Roots and Shoots: The College Grows

In the first few decades of the 20th century, Texas A&M expanded both upward and outward. As enrollment increased and funding became available, the directors initiated a building program that would continue throughout the 1920s and 1930s. They also formed new departments and expanded the college system by adding branches in other parts of the state.

  • In 1916, the Stock Judging Pavilion and a dairy barn were built, and the Department of Agricultural Education was established.
  • In 1917, John Tarleton Agricultural College in Stephenville and North Texas Agricultural College in Arlington became junior branches of the A&M College of Texas.
  • In 1920, the Department of Rural Social Science (soon renamed Rural Sociology) was added to the School of Agriculture, and a four-year curriculum was offered in Agricultural Administration.

Throughout the boom years of the 1920s, the A&M College and the School of Agriculture continued to grow.

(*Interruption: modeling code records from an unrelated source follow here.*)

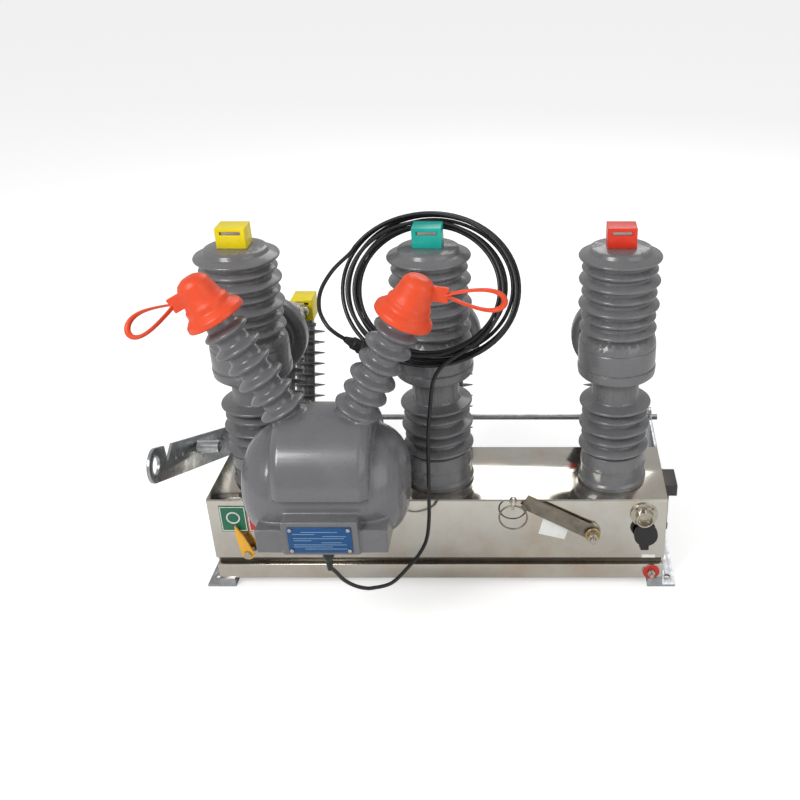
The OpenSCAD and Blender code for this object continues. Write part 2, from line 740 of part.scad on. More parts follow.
pull_rod(phase_x[2]);  // pull_rod_c
isolator_shaft();
isolator_lever();
transformer_body();
transformer_cap_left();
transformer_cap_right();
transformer_nameplate();
transformer_bracket();
cable_gland();
voltage_cable();
cable_coil();
cable_plug();
indicator_plates();
indicator_pointer();
pivot_bolts();
charging_handle();
trip_eye();
trip_ring();
control_socket();
socket_cap();
earth_stud();
side_latch();
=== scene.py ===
"""Outdoor vacuum circuit breaker: the CAD frame, dressed with its cast, pressed and moulded surfaces.

Places and sizes of the breaker's own pieces are in millimetres, in the frame's axes: X to the right,
Y to the rear, Z up. They are turned into metres where a mesh is made.
"""

import json
import logging
import math
from dataclasses import dataclass, field
from enum import Enum

import bpy
from mathutils import Matrix, Vector

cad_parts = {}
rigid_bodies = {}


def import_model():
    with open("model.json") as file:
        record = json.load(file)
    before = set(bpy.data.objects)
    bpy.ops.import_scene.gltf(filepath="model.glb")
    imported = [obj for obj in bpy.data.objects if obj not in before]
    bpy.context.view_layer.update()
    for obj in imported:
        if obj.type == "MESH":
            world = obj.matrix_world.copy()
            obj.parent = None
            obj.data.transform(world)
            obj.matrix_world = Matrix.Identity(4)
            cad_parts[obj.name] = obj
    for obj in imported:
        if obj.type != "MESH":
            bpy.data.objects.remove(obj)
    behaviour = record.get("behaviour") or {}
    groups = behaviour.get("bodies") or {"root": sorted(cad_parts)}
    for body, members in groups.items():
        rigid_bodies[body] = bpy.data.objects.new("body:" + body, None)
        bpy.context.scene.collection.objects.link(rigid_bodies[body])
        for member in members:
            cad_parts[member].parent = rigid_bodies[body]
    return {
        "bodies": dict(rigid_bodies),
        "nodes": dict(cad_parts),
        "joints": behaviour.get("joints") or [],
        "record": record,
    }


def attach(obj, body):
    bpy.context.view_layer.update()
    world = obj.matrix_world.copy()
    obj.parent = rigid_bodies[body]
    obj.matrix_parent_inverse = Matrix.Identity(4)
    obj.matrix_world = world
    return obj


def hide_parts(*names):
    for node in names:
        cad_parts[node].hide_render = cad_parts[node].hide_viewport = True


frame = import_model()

Pair = tuple[float, float]
Triple = tuple[float, float, float]

log = logging.getLogger("breaker")
MM = 0.001
QUARTER = math.pi / 2
PHASES = ("a", "b", "c")


class Make(Enum):
    """How the surface of a CAD node was made."""

    CAST = "poured in a mould, all edges round"
    PRESSED = "sheet, plate or moulding with broken edges"
    TURNED = "round work with crisp steps"


class Grain(Enum):
    """The pattern that a surface carries."""

    EVEN = "fine even texture"
    BRUSHED = "lines drawn along X"
    SPANGLE = "zinc crystals"


# ---------------------------------------------------------------- finishes


def linear(code: str) -> tuple[float, float, float, float]:
    """Turns a hex colour into linear light.

    Args:
        code: Six hex digits.

    Returns:
        Red, green, blue and alpha.
    """
    parts = [int(code[i : i + 2], 16) / 255 for i in (0, 2, 4)]
    return (*[c / 12.92 if c <= 0.04045 else ((c + 0.055) / 1.055) ** 2.4 for c in parts], 1.0)


def add(
    tree: bpy.types.NodeTree, kind: str, feeds: dict | None = None, **settings: object
) -> bpy.types.Node:
    """Adds a node with its settings, and feeds its inputs.

    Args:
        tree: The material's node tree.
        kind: The node's type.
        feeds: Input name or number to a value or to another node's output.
        settings: The node's own properties.

    Returns:
        The new node.
    """
    node = tree.nodes.new(kind)
    for name, value in settings.items():
        setattr(node, name, value)
    for name, value in (feeds or {}).items():
        if isinstance(value, bpy.types.NodeSocket):
            tree.links.new(value, node.inputs[name])
        else:
            node.inputs[name].default_value = value
    return node


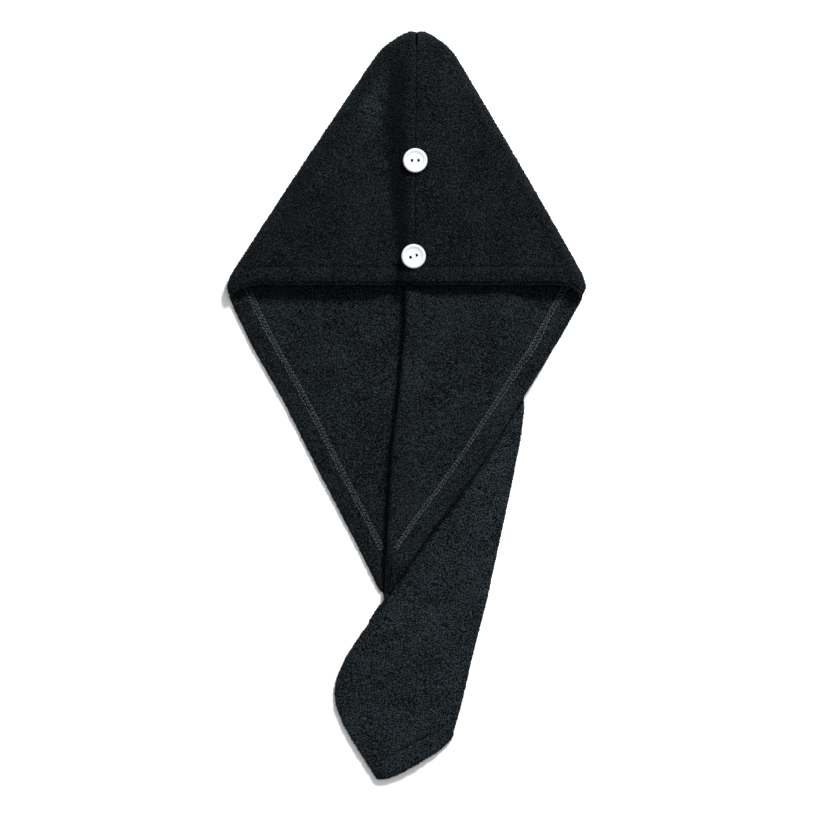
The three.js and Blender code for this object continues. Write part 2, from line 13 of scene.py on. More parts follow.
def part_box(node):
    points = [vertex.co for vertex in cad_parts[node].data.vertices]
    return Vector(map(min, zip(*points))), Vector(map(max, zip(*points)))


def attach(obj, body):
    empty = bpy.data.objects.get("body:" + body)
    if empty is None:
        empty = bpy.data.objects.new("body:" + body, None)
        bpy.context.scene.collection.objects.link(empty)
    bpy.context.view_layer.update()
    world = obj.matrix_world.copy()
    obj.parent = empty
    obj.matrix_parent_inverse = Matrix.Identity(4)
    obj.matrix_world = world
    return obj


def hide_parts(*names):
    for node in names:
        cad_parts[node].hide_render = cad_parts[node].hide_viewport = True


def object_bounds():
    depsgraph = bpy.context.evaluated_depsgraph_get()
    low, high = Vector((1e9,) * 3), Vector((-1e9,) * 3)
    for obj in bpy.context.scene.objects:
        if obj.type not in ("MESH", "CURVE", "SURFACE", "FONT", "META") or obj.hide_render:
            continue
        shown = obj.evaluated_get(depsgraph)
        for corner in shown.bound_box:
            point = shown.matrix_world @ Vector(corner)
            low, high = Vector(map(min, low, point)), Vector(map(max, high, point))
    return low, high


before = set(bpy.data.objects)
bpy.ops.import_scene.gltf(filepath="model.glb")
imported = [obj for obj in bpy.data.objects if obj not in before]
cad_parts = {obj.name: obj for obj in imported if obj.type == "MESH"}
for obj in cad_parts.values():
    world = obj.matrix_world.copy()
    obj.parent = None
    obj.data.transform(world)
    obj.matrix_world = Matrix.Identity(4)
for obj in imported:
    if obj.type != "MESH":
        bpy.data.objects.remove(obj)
cad_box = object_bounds()

MM = 0.001
SEED = 7

# Sizes of the towel, as in the frame
HOOD_DEPTH = 221.0
THROAT_DEPTH = 273.0
TAIL_LENGTH = 156.0
TOWEL_WIDTH = 312.0
CLOTH = 2.5
LAYER_GAP = 1.7
BLUNT_WIDTH = 41.5
TOP_ROUNDING = 22.0
SIDE_BOW = 1.3
FOLD_RADIUS = 8.5
FOLD_ROUNDING = 12.0
FRONT_RISE = 5.5
CORNER_RELEASE = 14.0
CORNER_SOFTNESS = 2.5
PLEAT_RADIUS = 2.3
PLEAT_START = 14.0
PLEAT_FULL = 42.0
CLOSE_LENGTH = 30.0
FLATTENED = 0.66
TAIL_SWELL = 2.2
TAIL_END_START = 0.6
TAIL_END_BULGE = 6.5
TAIL_END_SQUARENESS = 4
BUTTON_DIAMETER = 21.2
BUTTON_THICKNESS = 3.2
BUTTON_RIM = 1.5
BUTTON_DISH = 0.86
HOLE_DIAMETER = 2.3
HOLE_SPACING = 5.4
HOLE_FLARE = 0.22
BUTTON_TURN = {"upper": 0.0, "lower": 18.0}
STRANDS = (-0.45, -0.15, 0.15, 0.45)
STRAND_RADIUS = 0.16
STRAND_SET = 0.95

# Forms that are stronger here than in the frame
VALLEY_DEPTH = 8.5
VALLEY_LEFT_SPREAD = 2.2
PLEAT_SLOPE = 34.0

# How soon the valley and the front's whole relief come in
VALLEY_EASE = 3
PEAK_EASE = 4

# Hems, seams and stitches
HEM_RADIUS = 1.4
HEM_WIDTH = 15.0
HEM_ROWS = (0.14, 0.28, 0.42, 0.56, 0.7, 0.82, 0.9, 0.95, 0.985, 1.0)
HEM_TURNS = (0.17, 0.34, 0.5, 0.66, 0.83, 1.0)
HEM_END = 6.0
HEM_FADE = 16.0
HEM_PUFF = 1.0
HEM_TRIM = 0.6
RIM_LEAN = 31.0
SEAM_RADIUS = 0.35
SEAM_AIR = 0.08
SEAM_TURNS = (0.34, 0.67, 1.0)
ALLOWANCE = 4.0
ALLOWANCE_START = 6.0
ALLOWANCE_EASE = 30.0
ALLOWANCE_ROWS = (0.45, 0.8, 0.95, 1.0)
STITCH_ROWS = (13.2, 17.1)
STITCH_PITCH = 3.3
LOOP_SHARE = 0.66
LOOP_RISE = 0.34
LOOP_SINK = 0.12
CROSSING_LIFT = 0.35
THREAD = 0.36
CROSSING_SHARE = 0.34
TAIL_STITCH_LINE = ((-29.1, 638.6), (36.1, 603.0))
TAIL_TURNS = (0.3, 0.55, 0.75, 0.9, 1.0)
GROOVE_DEPTH = 1.3
GROOVE_WIDTH = 1.3
GROOVE_SHIFT = 1.5
TAIL_GROOVE = 2.0

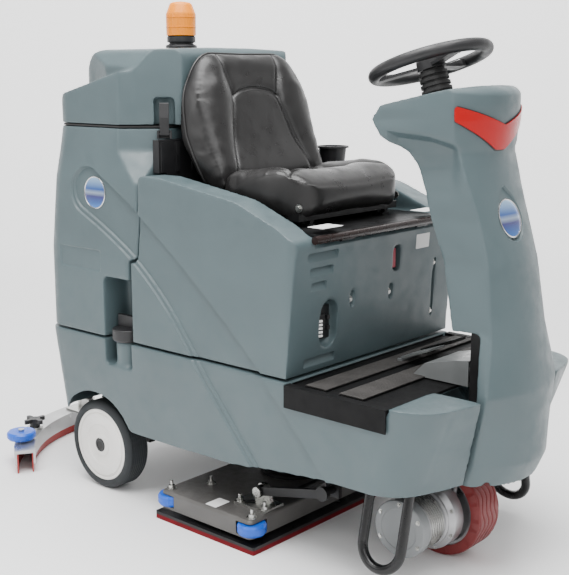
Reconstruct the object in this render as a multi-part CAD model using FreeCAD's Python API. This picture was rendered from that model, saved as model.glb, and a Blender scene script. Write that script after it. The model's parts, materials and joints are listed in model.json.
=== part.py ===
"""Ride-on floor scrubber, modelled as separate pieces, one STEP file per piece.

Lengths are millimetres. +X is forwards, +Y is the machine's left, +Z is up, the floor is z = 0.
Every piece is drawn with x = 0 at the rear axle; save() then moves the origin under the middle of the machine.
"""
import FreeCAD
import Part
import math
import os

V = FreeCAD.Vector

# Driving dimensions
WALL = 6.0                      # wall of the moulded shells
FIT = 0.06                      # radial clearance of a running fit
REAR_WHEEL_RADIUS = 127.0
REAR_WHEEL_WIDTH = 76.0
REAR_WHEEL_FACE = 316.0         # outer face of a rear wheel
AXLE_RADIUS = 12.0
DRIVE_X = 957.0                 # steering axis of the drive wheel
DRIVE_RADIUS = 118.0
DRIVE_HALF_WIDTH = 45.0
GUARD_LOOP = (962.0, 246.0, 53.0)    # x, y and half width of a hoop under the footwell
GUARD_TUBE_RADIUS = 12.0
SKIRT_Z = 200.0                 # lowest level of the body's plan outline
DECK_SEAM_Z = 456.0             # top of the lower body
FOOT_Z = 440.0                  # floor of the footwell
FOOT_REAR = 722.0
FOOT_FRONT = 1014.0
SEAM_GAP = 3.0                  # gap between neighbouring shells
BODY_HALF = 345.0
TANK_RIM_Z = 1020.0
LID_Z = 1025.0
LID_TOP_Z = 1222.0
SEAT_FLOOR_Z = 786.0            # top of the seat box between its arms
ARM_INNER_Y = 258.0
PAD_HALF_LENGTH = 178.0         # half of the pad's 14 inch side
PAD_HALF_WIDTH = 355.5          # half of the pad's 28 inch side
DECK_X = 449.0
DECK_BOTTOM_Z = 32.0
DECK_TOP_Z = 80.0
DECK_HALF_LENGTH = 163.0
DECK_HALF_WIDTH = 346.0
ORBIT = 3.0                     # eccentric throw of the pad
DECK_ROLLER_RADIUS = 37.0
DECK_ROLLER_PLACES = [(DECK_X + sx * 145.0, sy * 322.0) for sx in (-1, 1) for sy in (-1, 1)]
DECK_PIVOT = (760.0, 165.0)     # lift arm pivot on the chassis, x and z
DECK_PIN = (555.0, 118.0)       # lift arm pin on the deck, x and z
SQUEEGEE_CENTRE_X = -18.0       # centre of the squeegee's arc
SQUEEGEE_INNER = 428.0
SQUEEGEE_OUTER = 488.0
SQUEEGEE_HALF_ANGLE = 59.0
SQUEEGEE_TOP_Z = 70.0
SQUEEGEE_PIVOT = (-100.0, 150.0)
SQUEEGEE_PIN = (-400.0, 100.0)
SUCTION_RADIUS = 22.0           # suction tube between the squeegee and the tank
SUCTION_TOP_X = -232.0
SUCTION_FOOT_X = -462.0
SQUEEGEE_ROLLER = (470.0, 47.0)  # radius and angle on the squeegee's arc
SQUEEGEE_KNOB = (458.0, 33.0)
WHEEL_CENTRE = V(871.0, 0, 1182.0)   # steering wheel
WHEEL_TILT = 17.9
RIM_RADIUS = 134.0
RIM_TUBE = 14.5
UPPER_JOINT_DROP = 185.0        # from the steering wheel to the upper universal joint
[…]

  • In 1922, the new Agriculture Building opened, and the new Department of Agricultural Economics held its first classes.
  • In 1923, the college added a Department of Genetics, bringing a whole new level of scientific research to the School of Agriculture. It also responded to interest in dairy husbandry by building a campus creamery.
  • In 1924, the Poultry Husbandry Building opened, and the Graduate School was formed.
  • In 1927, the Department of Agricultural Economics was divided into four specialized departments: accounting and statistics, agricultural economics, farm and ranch management, and marketing and finance. These new divisions allowed students to specialize in one area of economics and focus their job search after graduation.
  • In 1928, Texas A&M researcher Jay Lush reported on his work in crossbreeding cattle. It was so impressive that he was named to the National Academy of Sciences.

In the early 1900s, A&M students and teams were known as “the Farmers.” The name gradually evolved to “the Aggies,” but it wasn’t until 1949 that the yearbook changed its name to Aggieland, making the name official. Of course, both names “Farmers” and “Aggies” reflect the college’s deep roots in agriculture.